O campo académico institucional
Historiadores como Maria Inácia Rezola argumentam que o 25-N deve ser integrado no ciclo revolucionário, não isolado como evento fundador autónomo. Rezola defende que o episódio selou o triunfo do modelo democrático representativo e encerrou a fase revolucionária, um processo mais orgânico do que militar.
O que está realmente em disputa?
A disputa não é apenas sobre o passado. É sobre o significado da democracia portuguesa. Para a direita, o 25-N simboliza a escolha pela estabilidade, moderação e legitimidade eleitoral. Para a esquerda crítica, simboliza a interrupção de experiências sociais e formas de organização popular que o pós-25 de Abril tinha aberto. Já o centro académico, considera ter sido um episódio crucial, mas não isolável do clima político do PREC.
Em suma, o 25 de Novembro funciona como um espelho: cada campo revê nele a democracia que defende.
E agora, quando volta a celebração institucional?
Com a decisão recente de institucionalizar novamente a cerimónia do 25 de Novembro, reacende-se a luta pela narrativa. Há quem veja na comemoração um gesto de equilíbrio histórico, que falta desde o final dos anos 70. Há quem veja uma reescrita política destinada a contrabalançar o peso simbólico do 25 de Abril.
A verdade é que a efeméride não cabe numa leitura única nem deve caber. É um episódio em que forças armadas, partidos, movimentos populares e lideranças militares agiram sob tensão extrema, num país em aceleração histórica. Foi o fim do PREC, mas não foi o fim da revolução de Abril, que se prolongou na Constituição de 1976 e no sistema democrático que vigora até hoje.

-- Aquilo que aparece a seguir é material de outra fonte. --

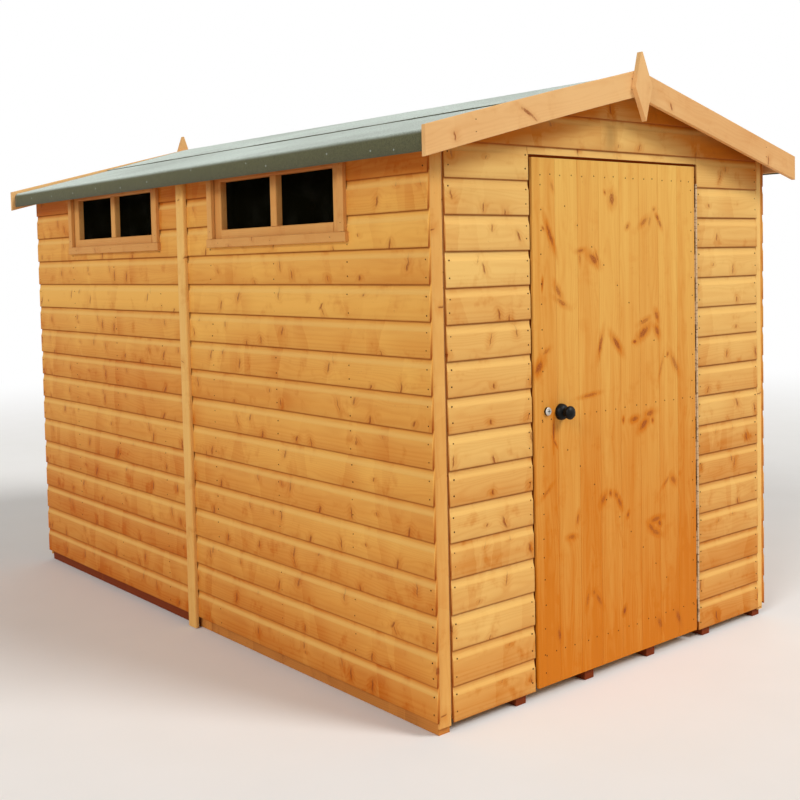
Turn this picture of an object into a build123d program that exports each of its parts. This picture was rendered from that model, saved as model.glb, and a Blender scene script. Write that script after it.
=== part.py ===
from build123d import *
import math
import os

# Timber garden shed with an apex felt roof, a boarded door in the front gable and
# two high windows in the left wall. Sizes are in millimetres. X runs across the
# gables, Y from the front gable to the back one, and Z up. The origin is on the
# ground under the middle of the roof.

os.makedirs("parts", exist_ok=True)

# Walls, measured over the faces of their boards
wall_width = 1848.0
wall_length = 2973.0
board_thickness = 12.0
board_pitch = 115.0
cove_depth = 5.5
cove_height = 26.0
cove_flat = 6.0
side_boards_bottom = 47.0
gable_boards_bottom = 33.0

# Gaps between the gable boards and the outer faces of the side boards
left_gable_inset = 74.0
right_gable_inset = 46.0

# Corner strips and the strips over the joints of the side walls
corner_strip_recess = 3.0
corner_strip_bottom = 26.0
left_corner_strip_width = 51.0
right_corner_strip_width = 33.5
joint_strip_width = 58.0
joint_strip_thickness = 17.0
joint_strip_bottom = 4.0
panel_joint = 1.0

# Framing timber inside the boards
stud = 38.0
door_post_width = 50.0

# Floor and bearers
bearer_count = 6
bearer_width = 48.0
bearer_height = 45.0
bearer_inset = 3.0
floor_thickness = 12.0
floor_clearance = 3.0
floor_joint = 20.0

# Roof
ridge_height = 2150.0
roof_pitch = 14.4
deck_thickness = 12.0
felt_thickness = 3.0
felt_seat = 0.3
eaves_overhang = 75.0
gable_overhang = 76.0
eaves_radius = 11.0
ridge_felt_radius = 20.0
eaves_rail_thickness = 28.0
eaves_rail_depth = 45.0
felt_drop_lap = 5.0
lower_felt_top_gap = 120.0
ridge_felt_half_width = 500.0
verge_batten_thickness = 28.0
verge_batten_depth = 24.0
ridge_beam_depth = 70.0
purlin_offset = 470.0
purlin_depth = 55.0

# Bargeboards and finials
bargeboard_width = 91.0
bargeboard_thickness = 16.0
bargeboard_reach = 86.0
bargeboard_rise = 10.0
finial_drop = 61.0
finial_half_height = 120.0
finial_half_width = 47.0
finial_tip_width = 8.0
finial_thickness = 18.0
front_finial_lean = 5.0
front_finial_offset = 4.0

# Windows of the left wall: distance of each centre from the middle of the wall,
# and the gap from the top of the frame to the underside of the roof
front_window_offset = 650.0
back_window_offset = 636.0
pane_width = 340.0
pane_height = 184.0
window_eaves_gap = 34.5
mullion_width = 38.0
window_side_width = 52.0
window_sill_height = 43.0
window_head_height = 36.0
window_frame_recess = 2.0
glass_thickness = 4.0
glass_setback = 27.0
glass_rebate = 6.0
glass_clearance = 0.3
trim_width = 33.0
trim_thickness = 16.0
trim_lap = 8.0
sill_trim_ear = 8.0

# Door, its gaps in the opening, its drop from the ridge and its hinge
door_left_edge = -461.0
door_width = 905.0
door_bottom = 42.0
door_ridge_drop = 315.0
door_thickness = 12.0
door_proud = 5.0
door_board_count = 8
door_groove = 1.6
door_left_gap = 8.4
door_right_gap = 21.5
door_head_gap = 10.0
door_stop_lap = 14.0
ledge_height = 95.0
ledge_thickness = 22.0
ledge_clearance = 6.0
lowest_ledge_rise = 108.0
top_ledge_drop = 70.0
knob_above_ledge = 9.0
brace_width = 95.0
brace_end_inset = 60.0
hinge_pin_radius = 1.6
hinge_pin_clearance = 0.05
hinge_barrel_radius = 4.0
hinge_leaf_thickness = 1.5
hinge_pin_gap = 11.5
hinge_top_gap = 65.0
hinge_bottom_gap = 30.0
hinge_knuckle_count = 19
hinge_knuckle_gap = 0.4
hinge_seat = 0.3

# Knob and lock of the door
knob_x = -333.0
knob_height = 975.0
knob_rose_radius = 28.5
knob_rose_edge = 4.0
knob_rose_depth = 22.0
knob_neck_radius = 15.0
knob_head_radius = 23.5
knob_head_thickness = 28.0
knob_head_reach = 42.0
knob_rim_radius = 8.5
lock_offset = 69.0
lock_rise = 8.0
lock_radius = 14.0
lock_depth = 10.0

# Values worked out from the sizes above
half_width = wall_width / 2
half_length = wall_length / 2
floor_top = bearer_height + floor_thickness
frame_inner = board_thickness + stud
front_face = -half_length
roof_slope = math.tan(math.radians(roof_pitch))
vertical_share = 1 / math.cos(math.radians(roof_pitch))
felt_rise = (felt_thickness + felt_seat) * vertical_share
deck_rise = deck_thickness * vertical_share
deck_top_at_ridge = ridge_height - 2 * felt_rise
roof_half_length = half_length + gable_overhang
eaves_x = half_width + eaves_overhang
panel_end = half_length - board_thickness
eaves_height = deck_top_at_ridge - deck_rise - roof_slope * half_width
window_top = eaves_height - window_eaves_gap
pane_top = window_top - window_head_height
pane_bottom = pane_top - pane_height
window_bottom = pane_bottom - window_sill_height
window_half = mullion_width / 2 + pane_width + window_side_width
door_right_edge = door_left_edge + door_width
door_top = ridge_height - door_ridge_drop
door_height = door_top - door_bottom
opening_left = door_left_edge - door_left_gap
opening_right = door_right_edge + door_right_gap
opening_top = door_top + door_head_gap
door_front = front_face - door_proud
door_back = door_front + door_thickness
post_left_edge = door_left_edge + door_stop_lap
post_right_edge = door_right_edge - door_stop_lap
head_rail_bottom = door_top - door_stop_lap
head_rail_top = head_rail_bottom + stud
barge_peak = ridge_height + bargeboard_rise
finial_centre_height = barge_peak - finial_drop
middle_ledge = knob_height - knob_above_ledge
ledge_centres = (door_bottom + lowest_ledge_rise, middle_ledge, door_top - top_ledge_drop)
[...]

Assim, cinquenta anos depois, permanece um capítulo aberto, disputado e vivo, um daqueles dias em que a história não se escreveu sozinha, mas foi moldada à força por homens que mergulhados em medos e convicções acreditavam estar a salvar o país de qualquer coisa que nunca chegou a acontecer… e que talvez só por isso não aconteceu.
Hoje, é celebrada a partir das 11 da manhã uma sessão solene evocativa do 25 de Novembro de 1975 na Assembleia da República. Sem cravos vermelhos, mas com rosas brancas.